Пелевин: Во-первых, в книгах вообще не бывает города и людей — в них бывают только слова. В силу природы человеческого мышления и его языковой репрезентации любое пространство, отраженное в тексте, является чисто интеллектуальным, даже если речь идет об интеллекте дебила. «Город» и «люди» — это такие же мифологемы, как «лисы» и «волки». Просто на некоторых симулякрах висит бирочка «нон-фикшн», и в общей теории промывания мозгов их принято считать отражением реальности, хотя «реальность» — это тоже мифологема. Во-вторых, слово «подмена» в вашем вопросе не очень корректно. Вы исходите из предпосылки, что в моей книге должны были присутствовать город и люди, но я в силу своих порочных особенностей подменил их чем-то другим. Но я ведь не брал на себя обязательств писать о городе и людях. Это как если бы чукча написал трактат о моржевании, а его упрекнули в том, что он уделяет мало внимания футболу, потому что ему редко снится Абрамович.
Известия: Где вам больше нравится жить?
Пелевин: В себе.

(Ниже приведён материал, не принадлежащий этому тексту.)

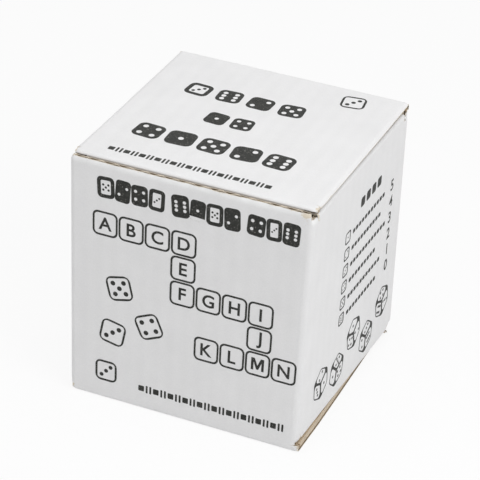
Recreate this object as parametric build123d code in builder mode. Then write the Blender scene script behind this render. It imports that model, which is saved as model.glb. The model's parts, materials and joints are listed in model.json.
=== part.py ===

Помните, как это у Тютчева: «Лишь жить в самом себе умей — есть целый мир в душе твоей…»
Известия: В предисловии вы старательно дистанцируетесь от текста. Зачем?
Пелевин: Видите ли, я чувствую в этой книге такую взрывную мощь, что мне делается страшно. И хочется на всякий случай отойти подальше, пока не шарахнуло.
Известия: Чему служат не только многочисленные цитаты и аллюзии, но и откровенные пародии, в том числе и на современную литературу, в тексте?
Пелевин: Они служат тексту. Для меня роман похож на цветочный куст, который развивается и растет по своим собственным законам. А писатель — садовник. Он просто поливает это растение и отрезает сухие ветки, но спрашивать у него, почему цветы на нем желтого цвета или почему на каждой веточке именно пять листочков, бесполезно. Писатель может, конечно, что-нибудь наврать по этому поводу, но сам он никогда этого не знает до конца. Мне ни разу не удавалось написать ту книгу, которую я хотел. Как же я могу ответить на вопрос, почему она такая, а не другая?
Известия: Почти в каждом вашем романе хотя бы мельком появляются персонажи из предыдущих книг. В «Книге оборотня» это пятилапый пес с непечатным именем и Татарский. Зачем нужна эта связь?
Пелевин: В этом есть логика. Я пишу об оборотнях в погонах. Но наемный политтехнолог вроде Татарского — тоже оборотень, только в штатском. Такой, знаете, либеральный консерватор в точке перманентной бифуркации. Пятилапый пес с непечатным именем — это естественное завершение эволюции оборотня в погонах. А ночной визит такого пса — естественное завершение пути политтехнолога.
Могу пояснить, что я имею в виду. Работа политтехнолога заключается в том, чтобы в зародыше подменять демократию ее симуляцией по заказу сменяющих друг друга олигархий. Политтехнолог анализирует общественное мнение, чтобы выяснить, чего именно хотят люди. А потом возвращает им это в виде вранья. В такой ситуации оппозиционная идеология делается невозможной в принципе — все ее лозунги будут немедленно перехвачены олигархией, примерно так же, как бизнес перехватил образ Че Гевары. Поэтому европейские ультра пришли к выводу, что отстреливать надо не политиков, а политтехнологов. Но я думаю, что никого отстреливать не надо. Пятилапая собака приходит к политтехнологам с другой стороны. Дело в том, что их продукция начинает инстинктивно отторгаться людьми — так же, как это произошло в прошлом веке с коммунистической идеологией. Почему в Америке победил Буш? Потому что его соперник был политтехнологическим големом. Буш проиграл ему все дебаты, а потом победил на выборах — просто по той причине, что он вызывал больше доверия, поскольку от него меньше воняло политтехнологиями.
Прочие персонажи из предыдущих книг появляются в моих романах потому, что они уже существуют, и мне приятно лишний раз с ними встретиться. Есть такой принцип — бритва Оккама: «не надо умножать сущности без необходимости». Вообще он значит, что следует довольствоваться самым простым объяснением. Но если понимать его фигурально, он как раз об этом. Я написал рассказ о волках-оборотнях. Зачем мне придумывать нового волка-оборотня, когда у меня уже есть готовый, который сидит и ждет, когда его выпустят на свободу? То же самое относится и к политтехнологам. Кроме того, «Generation П» кончается неустойчивым равновесием — с одной стороны, всемогущий политтехнолог Татарский, а с другой — пятилапый пес, которого он должен держать в вечной спячке. Сейчас это равновесие нарушилось, но, поскольку я не занимался анализом этой темы, а писал роман про любовь, я посвятил ей только один абзац. Который, собственно, и наступает Татарскому.
Известия: Вы всегда неохотно говорите про экранизацию ваших книг. И все же, когда появится «Generation П»? Есть ли еще какие-то планы?
Пелевин: Про «Generation П» я ничего не знаю, честно. Но мне трудно представить себе фильм по этой книге. Вот «Священная книга оборотня» — другое дело. А планы, про которые рассказано, перестают быть планами и становятся слухами.